The school says it has hired a new principal and new counselor and will have a new policy requiring the counselor to meet with juniors twice a year and seniors three times a year to make sure they’re on track to graduate. They also say they will have more meetings between high school administration to make sure students are getting the credits they need.
"The board cannot undo what has been done," the report reads. "However, by issuing this investigative report, the board and school leadership have implemented stronger verification processes that should eliminate further accountability discrepancies."
The state charter school advisory board is reconsidering its 10-year renewal for Kestrel Heights, and has referred the case to the Durham County District Attorney to determine if criminal charges should be brought.
The school is scheduled to present its findings to the state charter school advisory board at its monthly meeting on Wednesday.
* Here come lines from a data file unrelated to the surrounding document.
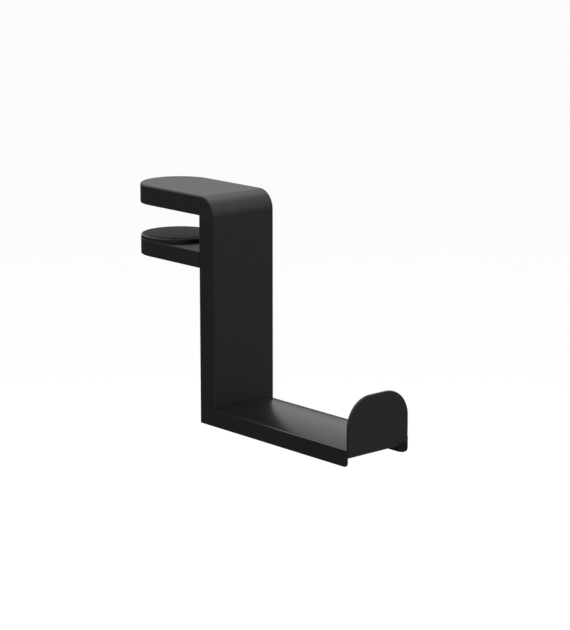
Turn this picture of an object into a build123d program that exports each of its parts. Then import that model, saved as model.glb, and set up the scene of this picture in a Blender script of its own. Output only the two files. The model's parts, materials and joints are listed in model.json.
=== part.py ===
from build123d import *
import os

# Headphone hook with a spring clamp. Millimetres, +Z up. The origin is the middle of the round
# end of the arm, on the face of the arm's pad that bears on top of the desk. The hook points
# along -Y, the desk comes in from +Y, and the model is symmetric about X = 0.

# ---------------------------------------------------------------- body
body_width = 40.8          # arm, post, hook and lower jaw are all this wide
body_height = 120.2        # bottom of the hook's sides to the top of the arm
arm_reach = 53.2           # front of the post to the middle of the arm's round end
hook_reach = 101.3         # front of the post to the outer face of the lip
wall = 2.2                 # wall of the cast body and of the jaw
arm_height = 10.3
post_depth = 11.3
bend_radius = 10.0         # outer radius between the arm and the post
face_fillet = 1.0          # rounding between the front of the post and its sides
edge_fillet = 0.4          # rounding of thin edges
fine_fillet = 0.2          # rounding of the lower edges of the arm and the edges of the jaw

# ---------------------------------------------------------------- hook
hook_side_height = 8.5
deck_clearance = 3.3       # underside of the deck above the bottom of the sides
rim_width = 1.4            # edge of the tray that the saddle lies in
lip_thickness = 1.5
lip_height = 34.3          # above the bottom of the sides
lip_corner_radius = 15.0
lip_bend_radius = 4.6      # outer radius at the foot of the lip
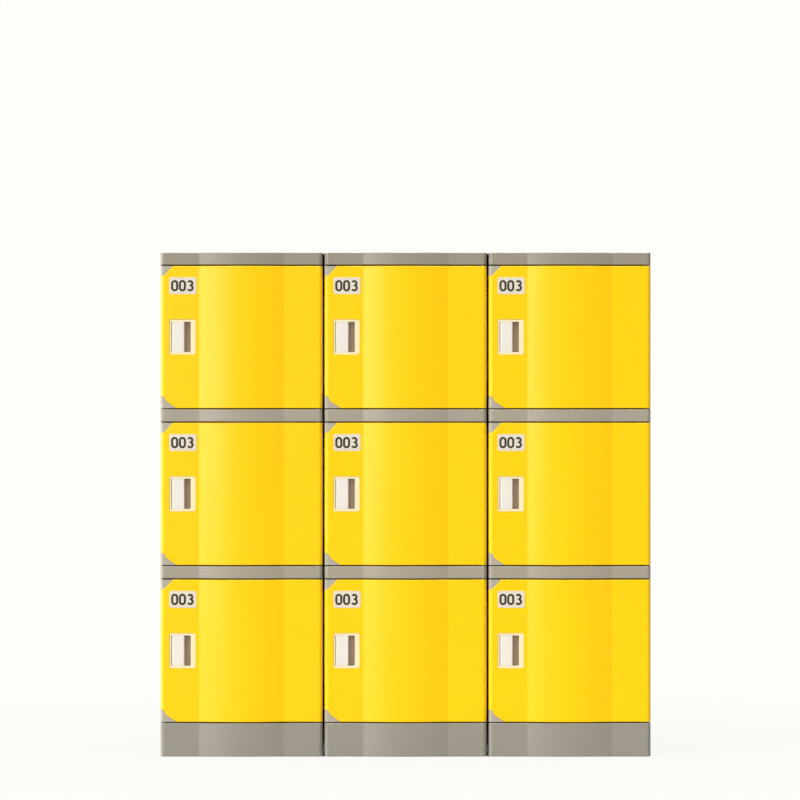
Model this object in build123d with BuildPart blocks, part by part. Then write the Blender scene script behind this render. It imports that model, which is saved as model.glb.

Below is a timeline of events, according to Kestrel's report:
June 7, 2016
Days before the Kestrel Heights graduation ceremony, two Kestrel Heights staff members tell executive director Mark Tracy they believe there are problems with two students' graduation requirements.
June 8, 2016
Tracy calls a meeting to discuss the issue. The high school counselor presents issues pertaining to eight students' graduation requirements. The students parents' are contacted to tell them they would not be graduating. The counselor tells Tracy she reviewed all transcripts and that the eight students were the only ones impacted for the class of 2015-2016.
June 30, 2016
Last day of school for high school principal, whose contract is not renewed by the Kestrel school board.
July 1, 2016
New principal takes over high school. Later, Tracy informs new principal of recent issues with graduation requirements and asks the new principal to look into the issue.
July 18, 2016
New principal generates master schedule for all rising seniors to make sure they are on track to meet graduation requirements, since the school was transitioning from a block schedule to a traditional schedule. The new principal finds several reasons to be concerned rising seniors are missing some course requirements. By the end of July, the report says, all issues with rising seniors are addressed. However, the new principal informs Tracy the issue may have affected past graduating classes.
August 1, 2016
Tracy requests preliminary audit of the 2015-2016 class, pulling 20 random transcripts. He finds that six of the 20 random transcripts raise concerns. Tracy calls a meeting with the high school counselor and the new principal. According to the report, the counselor was not able to explain the credit issues.
August 2, 2016
Tracy informs the Kestrel Heights' school board about the results of the preliminary audit and the intention to probe further.
September 2, 2016
The high school counselor submits her resignation, after having been absent since August 26 due to an "alleged illness." The new principal takes on some duties of the former counselor.
September 14, 2016
Tracy requests full audit of the class of 2015-2016, and brings on board member Valerie Evans to conduct a secondary audit to validate results.
September 22, 2016
Full audit reveals 22 of 71 graduates in 2016 had not met the Future Core Ready Graduation requirements, although their transcripts indicated that they had graduated. Evans' secondary audit confirms findings. School board holds a special meeting and decides to report the findings to the state office of charter schools.
October 3, 2016
Kestrel's board sends a letter to the office of charter schools, informing them of the issue.
November 11, 2016
Kestrel's board and executive staff meet with the office of charter schools to discuss the school's problems.
December 2, 2016
School officials begin contacting students to inform them of the problems and that they had issues relating to their transcripts.
December 8, 2016
Kestrel officials go before the state charter school advisory board. Tracy says an internal investigation into the past three graduating classes revealed credit problems with at least 53 students. The charter school advisory board decides to reconsider Kestrel's 10-year charter renewal and refers the case to the Durham County district attorney to determine if criminal charges should be brought. The advisory board also asks Kestrel to investigate back to 2008.
January 9, 2017
Kestrel releases the results of its internal investigation back to 2008. The investigation reveals 160 of 399 Kestrel graduates since 2008 did not have the state-mandated credits required for a high school diploma.